## begin Collected data

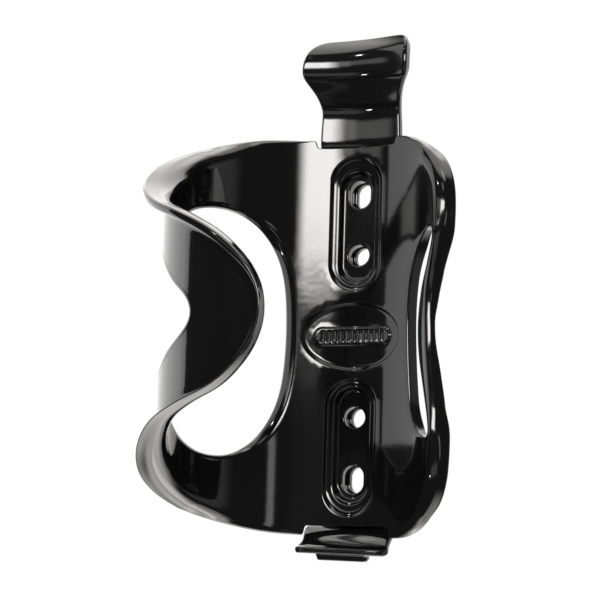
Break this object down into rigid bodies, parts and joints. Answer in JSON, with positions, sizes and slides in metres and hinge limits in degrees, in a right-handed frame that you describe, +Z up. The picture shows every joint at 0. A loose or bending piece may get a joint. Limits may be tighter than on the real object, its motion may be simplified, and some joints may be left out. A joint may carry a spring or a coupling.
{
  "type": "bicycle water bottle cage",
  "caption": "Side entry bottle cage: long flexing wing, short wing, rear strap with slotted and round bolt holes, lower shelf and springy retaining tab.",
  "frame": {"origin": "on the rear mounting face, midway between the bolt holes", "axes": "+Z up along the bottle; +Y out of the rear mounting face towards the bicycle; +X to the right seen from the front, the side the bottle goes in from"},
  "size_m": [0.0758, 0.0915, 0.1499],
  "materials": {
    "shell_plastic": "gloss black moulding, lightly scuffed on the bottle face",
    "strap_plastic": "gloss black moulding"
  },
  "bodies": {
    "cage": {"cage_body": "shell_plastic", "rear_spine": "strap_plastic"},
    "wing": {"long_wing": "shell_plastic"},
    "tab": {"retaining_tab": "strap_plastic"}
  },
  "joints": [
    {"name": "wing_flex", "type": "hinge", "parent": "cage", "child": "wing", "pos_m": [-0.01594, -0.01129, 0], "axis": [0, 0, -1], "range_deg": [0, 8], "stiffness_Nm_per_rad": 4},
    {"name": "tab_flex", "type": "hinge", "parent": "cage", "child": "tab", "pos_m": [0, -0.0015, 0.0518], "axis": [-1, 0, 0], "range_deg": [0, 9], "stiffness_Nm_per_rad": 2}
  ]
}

## end Collected data

What to do: Recopy the whole listing exactly.

Full output:
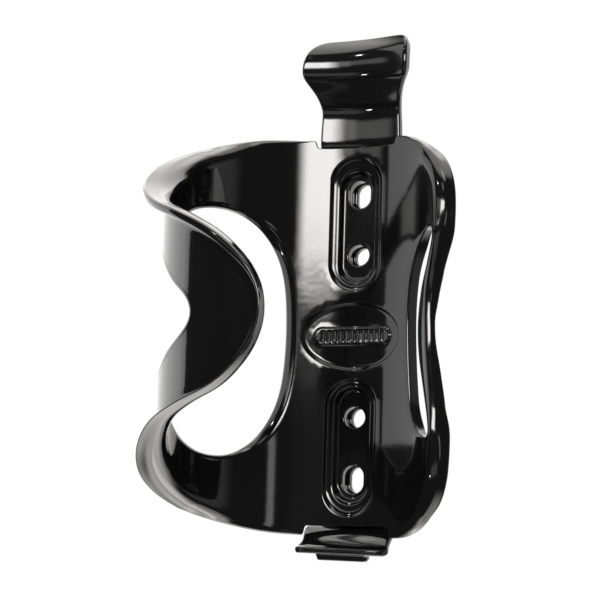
Break this object down into rigid bodies, parts and joints. Answer in JSON, with positions, sizes and slides in metres and hinge limits in degrees, in a right-handed frame that you describe, +Z up. The picture shows every joint at 0. A loose or bending piece may get a joint. Limits may be tighter than on the real object, its motion may be simplified, and some joints may be left out. A joint may carry a spring or a coupling.
{
  "type": "bicycle water bottle cage",
  "caption": "Side entry bottle cage: long flexing wing, short wing, rear strap with slotted and round bolt holes, lower shelf and springy retaining tab.",
  "frame": {"origin": "on the rear mounting face, midway between the bolt holes", "axes": "+Z up along the bottle; +Y out of the rear mounting face towards the bicycle; +X to the right seen from the front, the side the bottle goes in from"},
  "size_m": [0.0758, 0.0915, 0.1499],
  "materials": {
    "shell_plastic": "gloss black moulding, lightly scuffed on the bottle face",
    "strap_plastic": "gloss black moulding"
  },
  "bodies": {
    "cage": {"cage_body": "shell_plastic", "rear_spine": "strap_plastic"},
    "wing": {"long_wing": "shell_plastic"},
    "tab": {"retaining_tab": "strap_plastic"}
  },
  "joints": [
    {"name": "wing_flex", "type": "hinge", "parent": "cage", "child": "wing", "pos_m": [-0.01594, -0.01129, 0], "axis": [0, 0, -1], "range_deg": [0, 8], "stiffness_Nm_per_rad": 4},
    {"name": "tab_flex", "type": "hinge", "parent": "cage", "child": "tab", "pos_m": [0, -0.0015, 0.0518], "axis": [-1, 0, 0], "range_deg": [0, 9], "stiffness_Nm_per_rad": 2}
  ]
}